On the cliffs beyond the Calvin Church Cemetery
Don't think that I was perpetually terrified and out of sorts. I didn't stay in the car while Scott explored. I walked, climbed, loved places, took lots of pictures, smiled, and breathed deep. But I also had feelings that weren't joy. That's probably why I took many more photos than Scott did of homes and other places that offered shelter from nature's vastness. Whatever I was and wasn't understanding about my periodic turmoil, I did recognize and accept my fundamental need to feel anchored. Scott can leap and float without worrying about landing. I envy him that, but I am who I am.
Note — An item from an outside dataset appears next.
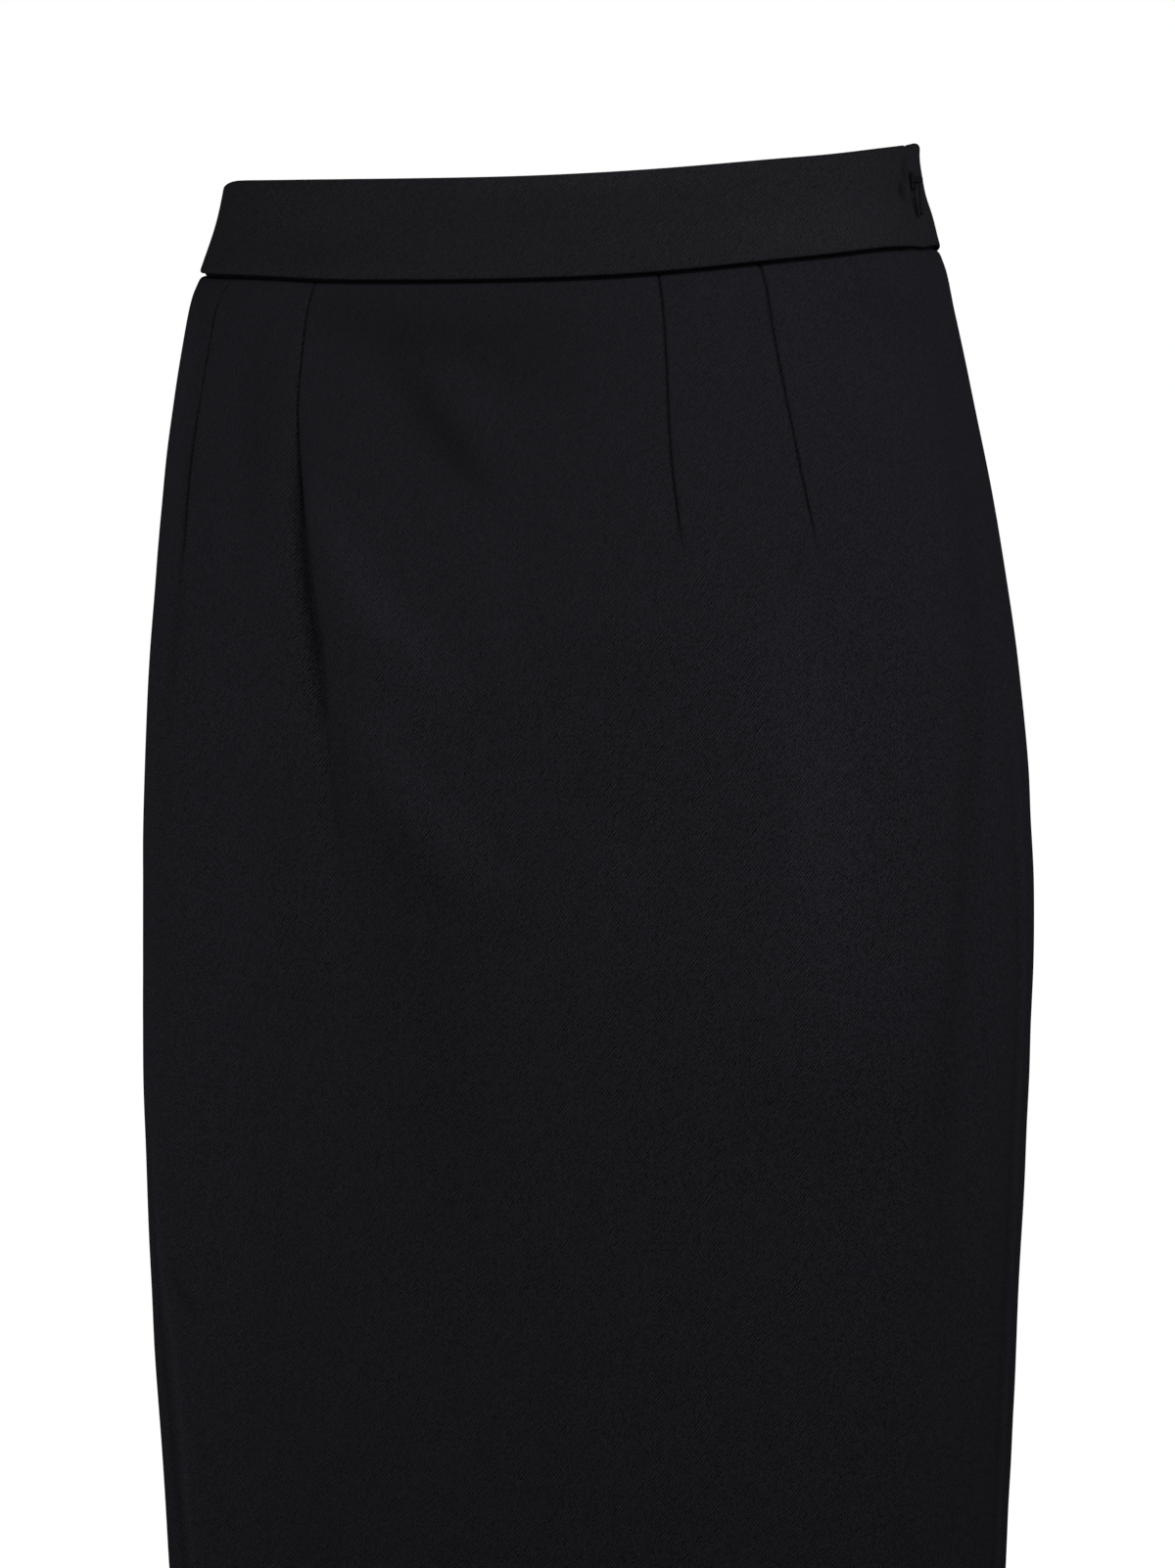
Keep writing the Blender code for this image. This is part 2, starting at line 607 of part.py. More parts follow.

By the time we left Cape Breton, I was far more focused on the uplifting beauty of the land and the sea than on their rugged, indifferent might. I was also excited to begin to read Anne-Marie MacDonald's Fall on Your Knees, which I'd bought before our trip because it is set on Cape Breton. I had originally looked forward to knowing the towns and places MacDonald mentioned in the novel, but now I was hoping to gain a deeper understanding of how people live peacefully in naturally powerful places. So I just had to laugh when I read the book's first sentence: "They're all dead now" (9).****

* There are two such visitor information centers in the park; the one with the larger gift store is located in Chéticamp. 
** I'm not sure if it's a memorial for Cape Breton or all of Nova Scotia, based on the information I found on this web site:  
*** Screen shot of back page of Warren Gordon's Cape Breton Island 2018 calendar as advertised on the Gordon Photographic web site (
**** MacDonald, A. (2002). Fall on your knees. New York: Simon & Schuster.